[Object data in JSON]
──────────

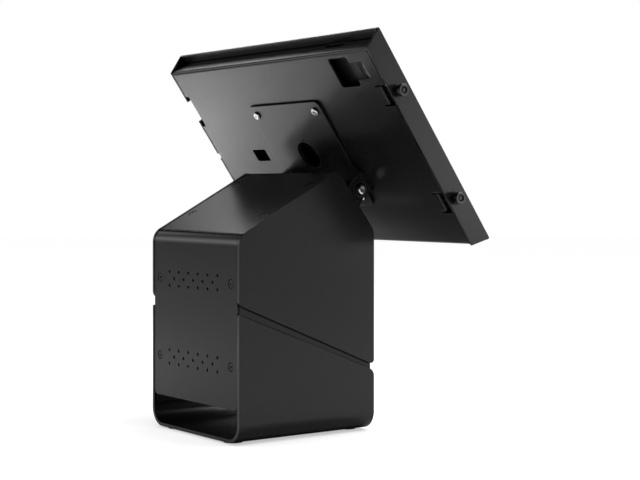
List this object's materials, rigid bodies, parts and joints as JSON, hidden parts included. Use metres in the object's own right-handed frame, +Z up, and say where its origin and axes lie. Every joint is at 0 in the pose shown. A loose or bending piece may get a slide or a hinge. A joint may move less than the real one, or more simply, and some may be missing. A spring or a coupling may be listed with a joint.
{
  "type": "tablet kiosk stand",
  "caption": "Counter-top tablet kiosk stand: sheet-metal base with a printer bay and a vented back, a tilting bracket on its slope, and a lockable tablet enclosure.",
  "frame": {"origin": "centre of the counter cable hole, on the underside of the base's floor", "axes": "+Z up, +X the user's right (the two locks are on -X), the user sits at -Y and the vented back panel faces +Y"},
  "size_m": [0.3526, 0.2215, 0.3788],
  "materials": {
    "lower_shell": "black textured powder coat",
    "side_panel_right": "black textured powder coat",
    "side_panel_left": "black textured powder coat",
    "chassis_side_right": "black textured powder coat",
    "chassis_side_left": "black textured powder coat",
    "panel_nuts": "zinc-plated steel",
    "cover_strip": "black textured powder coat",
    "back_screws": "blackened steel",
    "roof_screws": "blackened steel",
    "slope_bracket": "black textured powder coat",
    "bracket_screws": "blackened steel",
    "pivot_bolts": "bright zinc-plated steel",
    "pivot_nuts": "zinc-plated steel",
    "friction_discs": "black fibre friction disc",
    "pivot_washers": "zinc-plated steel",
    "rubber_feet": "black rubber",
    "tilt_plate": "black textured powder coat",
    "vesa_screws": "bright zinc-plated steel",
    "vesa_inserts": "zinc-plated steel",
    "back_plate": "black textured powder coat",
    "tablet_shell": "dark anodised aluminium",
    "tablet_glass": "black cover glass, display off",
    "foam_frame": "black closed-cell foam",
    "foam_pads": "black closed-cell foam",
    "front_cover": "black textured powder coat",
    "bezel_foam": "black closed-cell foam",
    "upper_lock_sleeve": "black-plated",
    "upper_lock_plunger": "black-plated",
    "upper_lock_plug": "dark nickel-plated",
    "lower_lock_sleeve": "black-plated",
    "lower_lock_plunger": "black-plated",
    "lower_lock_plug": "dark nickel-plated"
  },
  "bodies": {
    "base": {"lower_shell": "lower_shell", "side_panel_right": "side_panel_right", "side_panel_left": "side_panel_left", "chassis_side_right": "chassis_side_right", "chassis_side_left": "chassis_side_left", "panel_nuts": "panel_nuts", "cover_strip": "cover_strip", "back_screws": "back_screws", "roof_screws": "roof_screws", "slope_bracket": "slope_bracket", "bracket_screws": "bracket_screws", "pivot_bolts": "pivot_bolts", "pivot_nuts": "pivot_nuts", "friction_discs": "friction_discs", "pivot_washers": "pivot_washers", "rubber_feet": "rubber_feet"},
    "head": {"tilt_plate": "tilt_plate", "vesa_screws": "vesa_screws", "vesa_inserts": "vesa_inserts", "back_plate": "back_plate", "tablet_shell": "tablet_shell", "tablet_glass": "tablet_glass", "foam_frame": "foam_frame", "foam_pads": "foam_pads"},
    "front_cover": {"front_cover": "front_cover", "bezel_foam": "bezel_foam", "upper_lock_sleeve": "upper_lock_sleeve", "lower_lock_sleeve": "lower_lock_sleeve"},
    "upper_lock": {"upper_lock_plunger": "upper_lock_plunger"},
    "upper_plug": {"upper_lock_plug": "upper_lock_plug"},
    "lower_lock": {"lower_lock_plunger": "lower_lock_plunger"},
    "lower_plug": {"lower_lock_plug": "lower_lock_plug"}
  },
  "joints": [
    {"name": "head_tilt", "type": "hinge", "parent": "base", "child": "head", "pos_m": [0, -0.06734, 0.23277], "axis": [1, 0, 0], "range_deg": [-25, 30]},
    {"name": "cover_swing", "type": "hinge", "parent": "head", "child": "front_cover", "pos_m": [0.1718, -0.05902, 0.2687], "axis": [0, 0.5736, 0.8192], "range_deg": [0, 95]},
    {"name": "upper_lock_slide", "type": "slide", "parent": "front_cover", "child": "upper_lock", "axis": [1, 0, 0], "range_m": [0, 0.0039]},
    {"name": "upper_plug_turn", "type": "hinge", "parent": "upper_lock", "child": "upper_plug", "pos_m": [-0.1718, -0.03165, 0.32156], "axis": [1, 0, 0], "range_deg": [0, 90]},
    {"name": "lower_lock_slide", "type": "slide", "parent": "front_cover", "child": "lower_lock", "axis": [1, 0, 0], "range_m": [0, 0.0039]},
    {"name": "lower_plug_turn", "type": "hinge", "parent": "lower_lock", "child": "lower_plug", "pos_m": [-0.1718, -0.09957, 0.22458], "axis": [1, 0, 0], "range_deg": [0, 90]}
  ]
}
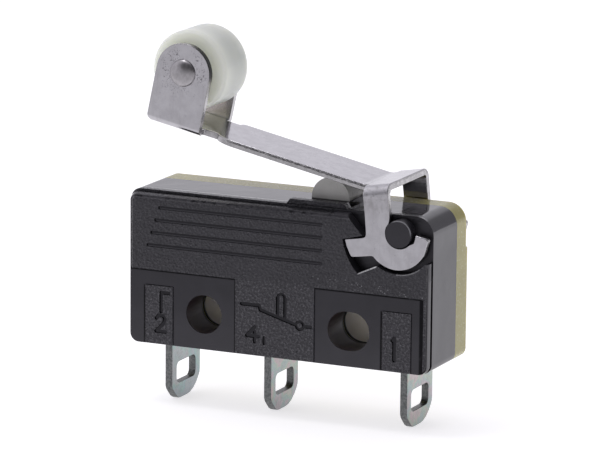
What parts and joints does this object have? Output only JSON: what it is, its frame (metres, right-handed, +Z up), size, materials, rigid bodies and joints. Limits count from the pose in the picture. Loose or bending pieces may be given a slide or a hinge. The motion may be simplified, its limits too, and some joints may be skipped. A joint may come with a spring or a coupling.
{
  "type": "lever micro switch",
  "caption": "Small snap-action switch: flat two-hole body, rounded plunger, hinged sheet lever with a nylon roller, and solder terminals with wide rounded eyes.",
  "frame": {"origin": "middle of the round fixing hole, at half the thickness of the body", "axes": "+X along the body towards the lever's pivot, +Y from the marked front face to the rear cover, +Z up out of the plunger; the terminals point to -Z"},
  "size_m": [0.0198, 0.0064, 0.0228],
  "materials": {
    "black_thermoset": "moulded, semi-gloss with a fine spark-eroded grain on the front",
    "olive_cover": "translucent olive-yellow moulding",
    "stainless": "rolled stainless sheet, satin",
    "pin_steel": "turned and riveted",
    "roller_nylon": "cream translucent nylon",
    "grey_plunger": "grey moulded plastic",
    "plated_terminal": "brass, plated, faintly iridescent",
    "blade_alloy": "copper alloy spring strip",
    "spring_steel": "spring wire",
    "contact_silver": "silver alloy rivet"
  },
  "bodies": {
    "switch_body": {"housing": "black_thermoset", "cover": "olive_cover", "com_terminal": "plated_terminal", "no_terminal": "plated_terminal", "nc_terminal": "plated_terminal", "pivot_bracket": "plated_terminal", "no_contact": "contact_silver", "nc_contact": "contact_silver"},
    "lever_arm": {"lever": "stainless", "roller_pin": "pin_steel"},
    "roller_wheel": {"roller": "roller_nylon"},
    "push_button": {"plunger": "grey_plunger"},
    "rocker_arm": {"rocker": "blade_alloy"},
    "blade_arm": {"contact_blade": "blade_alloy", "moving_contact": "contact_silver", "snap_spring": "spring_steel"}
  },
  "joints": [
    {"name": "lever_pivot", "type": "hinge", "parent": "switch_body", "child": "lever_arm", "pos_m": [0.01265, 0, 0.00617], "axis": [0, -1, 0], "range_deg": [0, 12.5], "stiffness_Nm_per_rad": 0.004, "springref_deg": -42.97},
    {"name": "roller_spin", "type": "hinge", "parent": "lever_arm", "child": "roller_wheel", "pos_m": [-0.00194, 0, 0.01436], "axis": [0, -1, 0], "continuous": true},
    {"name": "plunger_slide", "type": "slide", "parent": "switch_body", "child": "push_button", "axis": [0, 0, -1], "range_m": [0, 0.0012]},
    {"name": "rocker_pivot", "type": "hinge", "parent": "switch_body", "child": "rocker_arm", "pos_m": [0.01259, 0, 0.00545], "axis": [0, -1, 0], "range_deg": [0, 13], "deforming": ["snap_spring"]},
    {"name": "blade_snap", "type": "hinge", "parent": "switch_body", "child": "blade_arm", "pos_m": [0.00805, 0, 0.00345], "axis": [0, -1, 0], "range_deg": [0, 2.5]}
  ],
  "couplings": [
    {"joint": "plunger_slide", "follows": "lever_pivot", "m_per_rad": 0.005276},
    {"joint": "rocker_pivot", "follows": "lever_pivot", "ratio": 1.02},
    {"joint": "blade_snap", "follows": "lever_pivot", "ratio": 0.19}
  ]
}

──────────

**WHAT IS ASKED**
Output the listing above exactly as it appears.

**ANSWER BELOW**
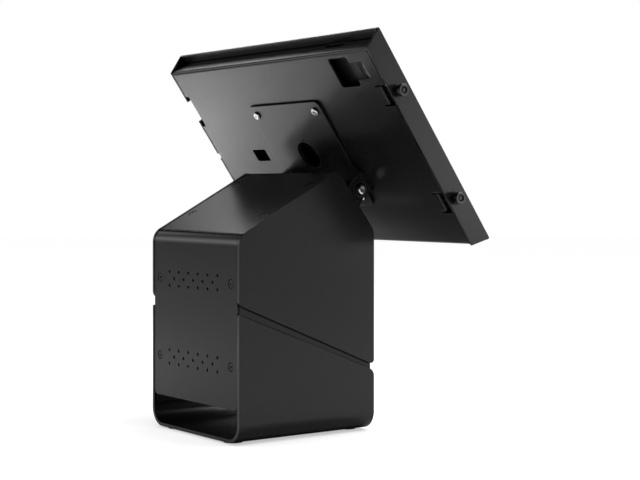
List this object's materials, rigid bodies, parts and joints as JSON, hidden parts included. Use metres in the object's own right-handed frame, +Z up, and say where its origin and axes lie. Every joint is at 0 in the pose shown. A loose or bending piece may get a slide or a hinge. A joint may move less than the real one, or more simply, and some may be missing. A spring or a coupling may be listed with a joint.
{
  "type": "tablet kiosk stand",
  "caption": "Counter-top tablet kiosk stand: sheet-metal base with a printer bay and a vented back, a tilting bracket on its slope, and a lockable tablet enclosure.",
  "frame": {"origin": "centre of the counter cable hole, on the underside of the base's floor", "axes": "+Z up, +X the user's right (the two locks are on -X), the user sits at -Y and the vented back panel faces +Y"},
  "size_m": [0.3526, 0.2215, 0.3788],
  "materials": {
    "lower_shell": "black textured powder coat",
    "side_panel_right": "black textured powder coat",
    "side_panel_left": "black textured powder coat",
    "chassis_side_right": "black textured powder coat",
    "chassis_side_left": "black textured powder coat",
    "panel_nuts": "zinc-plated steel",
    "cover_strip": "black textured powder coat",
    "back_screws": "blackened steel",
    "roof_screws": "blackened steel",
    "slope_bracket": "black textured powder coat",
    "bracket_screws": "blackened steel",
    "pivot_bolts": "bright zinc-plated steel",
    "pivot_nuts": "zinc-plated steel",
    "friction_discs": "black fibre friction disc",
    "pivot_washers": "zinc-plated steel",
    "rubber_feet": "black rubber",
    "tilt_plate": "black textured powder coat",
    "vesa_screws": "bright zinc-plated steel",
    "vesa_inserts": "zinc-plated steel",
    "back_plate": "black textured powder coat",
    "tablet_shell": "dark anodised aluminium",
    "tablet_glass": "black cover glass, display off",
    "foam_frame": "black closed-cell foam",
    "foam_pads": "black closed-cell foam",
    "front_cover": "black textured powder coat",
    "bezel_foam": "black closed-cell foam",
    "upper_lock_sleeve": "black-plated",
    "upper_lock_plunger": "black-plated",
    "upper_lock_plug": "dark nickel-plated",
    "lower_lock_sleeve": "black-plated",
    "lower_lock_plunger": "black-plated",
    "lower_lock_plug": "dark nickel-plated"
  },
  "bodies": {
    "base": {"lower_shell": "lower_shell", "side_panel_right": "side_panel_right", "side_panel_left": "side_panel_left", "chassis_side_right": "chassis_side_right", "chassis_side_left": "chassis_side_left", "panel_nuts": "panel_nuts", "cover_strip": "cover_strip", "back_screws": "back_screws", "roof_screws": "roof_screws", "slope_bracket": "slope_bracket", "bracket_screws": "bracket_screws", "pivot_bolts": "pivot_bolts", "pivot_nuts": "pivot_nuts", "friction_discs": "friction_discs", "pivot_washers": "pivot_washers", "rubber_feet": "rubber_feet"},
    "head": {"tilt_plate": "tilt_plate", "vesa_screws": "vesa_screws", "vesa_inserts": "vesa_inserts", "back_plate": "back_plate", "tablet_shell": "tablet_shell", "tablet_glass": "tablet_glass", "foam_frame": "foam_frame", "foam_pads": "foam_pads"},
    "front_cover": {"front_cover": "front_cover", "bezel_foam": "bezel_foam", "upper_lock_sleeve": "upper_lock_sleeve", "lower_lock_sleeve": "lower_lock_sleeve"},
    "upper_lock": {"upper_lock_plunger": "upper_lock_plunger"},
    "upper_plug": {"upper_lock_plug": "upper_lock_plug"},
    "lower_lock": {"lower_lock_plunger": "lower_lock_plunger"},
    "lower_plug": {"lower_lock_plug": "lower_lock_plug"}
  },
  "joints": [
    {"name": "head_tilt", "type": "hinge", "parent": "base", "child": "head", "pos_m": [0, -0.06734, 0.23277], "axis": [1, 0, 0], "range_deg": [-25, 30]},
    {"name": "cover_swing", "type": "hinge", "parent": "head", "child": "front_cover", "pos_m": [0.1718, -0.05902, 0.2687], "axis": [0, 0.5736, 0.8192], "range_deg": [0, 95]},
    {"name": "upper_lock_slide", "type": "slide", "parent": "front_cover", "child": "upper_lock", "axis": [1, 0, 0], "range_m": [0, 0.0039]},
    {"name": "upper_plug_turn", "type": "hinge", "parent": "upper_lock", "child": "upper_plug", "pos_m": [-0.1718, -0.03165, 0.32156], "axis": [1, 0, 0], "range_deg": [0, 90]},
    {"name": "lower_lock_slide", "type": "slide", "parent": "front_cover", "child": "lower_lock", "axis": [1, 0, 0], "range_m": [0, 0.0039]},
    {"name": "lower_plug_turn", "type": "hinge", "parent": "lower_lock", "child": "lower_plug", "pos_m": [-0.1718, -0.09957, 0.22458], "axis": [1, 0, 0], "range_deg": [0, 90]}
  ]
}
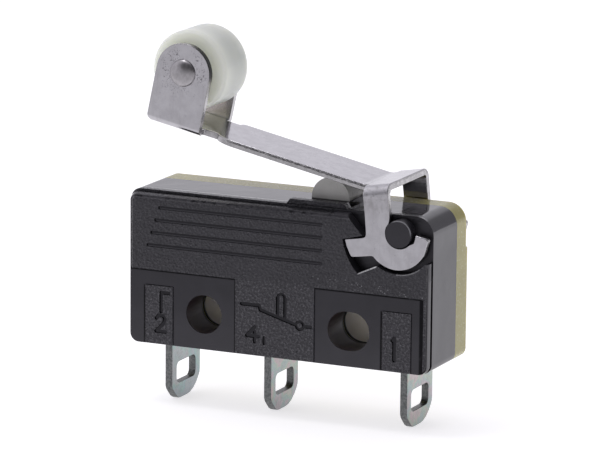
What parts and joints does this object have? Output only JSON: what it is, its frame (metres, right-handed, +Z up), size, materials, rigid bodies and joints. Limits count from the pose in the picture. Loose or bending pieces may be given a slide or a hinge. The motion may be simplified, its limits too, and some joints may be skipped. A joint may come with a spring or a coupling.
{
  "type": "lever micro switch",
  "caption": "Small snap-action switch: flat two-hole body, rounded plunger, hinged sheet lever with a nylon roller, and solder terminals with wide rounded eyes.",
  "frame": {"origin": "middle of the round fixing hole, at half the thickness of the body", "axes": "+X along the body towards the lever's pivot, +Y from the marked front face to the rear cover, +Z up out of the plunger; the terminals point to -Z"},
  "size_m": [0.0198, 0.0064, 0.0228],
  "materials": {
    "black_thermoset": "moulded, semi-gloss with a fine spark-eroded grain on the front",
    "olive_cover": "translucent olive-yellow moulding",
    "stainless": "rolled stainless sheet, satin",
    "pin_steel": "turned and riveted",
    "roller_nylon": "cream translucent nylon",
    "grey_plunger": "grey moulded plastic",
    "plated_terminal": "brass, plated, faintly iridescent",
    "blade_alloy": "copper alloy spring strip",
    "spring_steel": "spring wire",
    "contact_silver": "silver alloy rivet"
  },
  "bodies": {
    "switch_body": {"housing": "black_thermoset", "cover": "olive_cover", "com_terminal": "plated_terminal", "no_terminal": "plated_terminal", "nc_terminal": "plated_terminal", "pivot_bracket": "plated_terminal", "no_contact": "contact_silver", "nc_contact": "contact_silver"},
    "lever_arm": {"lever": "stainless", "roller_pin": "pin_steel"},
    "roller_wheel": {"roller": "roller_nylon"},
    "push_button": {"plunger": "grey_plunger"},
    "rocker_arm": {"rocker": "blade_alloy"},
    "blade_arm": {"contact_blade": "blade_alloy", "moving_contact": "contact_silver", "snap_spring": "spring_steel"}
  },
  "joints": [
    {"name": "lever_pivot", "type": "hinge", "parent": "switch_body", "child": "lever_arm", "pos_m": [0.01265, 0, 0.00617], "axis": [0, -1, 0], "range_deg": [0, 12.5], "stiffness_Nm_per_rad": 0.004, "springref_deg": -42.97},
    {"name": "roller_spin", "type": "hinge", "parent": "lever_arm", "child": "roller_wheel", "pos_m": [-0.00194, 0, 0.01436], "axis": [0, -1, 0], "continuous": true},
    {"name": "plunger_slide", "type": "slide", "parent": "switch_body", "child": "push_button", "axis": [0, 0, -1], "range_m": [0, 0.0012]},
    {"name": "rocker_pivot", "type": "hinge", "parent": "switch_body", "child": "rocker_arm", "pos_m": [0.01259, 0, 0.00545], "axis": [0, -1, 0], "range_deg": [0, 13], "deforming": ["snap_spring"]},
    {"name": "blade_snap", "type": "hinge", "parent": "switch_body", "child": "blade_arm", "pos_m": [0.00805, 0, 0.00345], "axis": [0, -1, 0], "range_deg": [0, 2.5]}
  ],
  "couplings": [
    {"joint": "plunger_slide", "follows": "lever_pivot", "m_per_rad": 0.005276},
    {"joint": "rocker_pivot", "follows": "lever_pivot", "ratio": 1.02},
    {"joint": "blade_snap", "follows": "lever_pivot", "ratio": 0.19}
  ]
}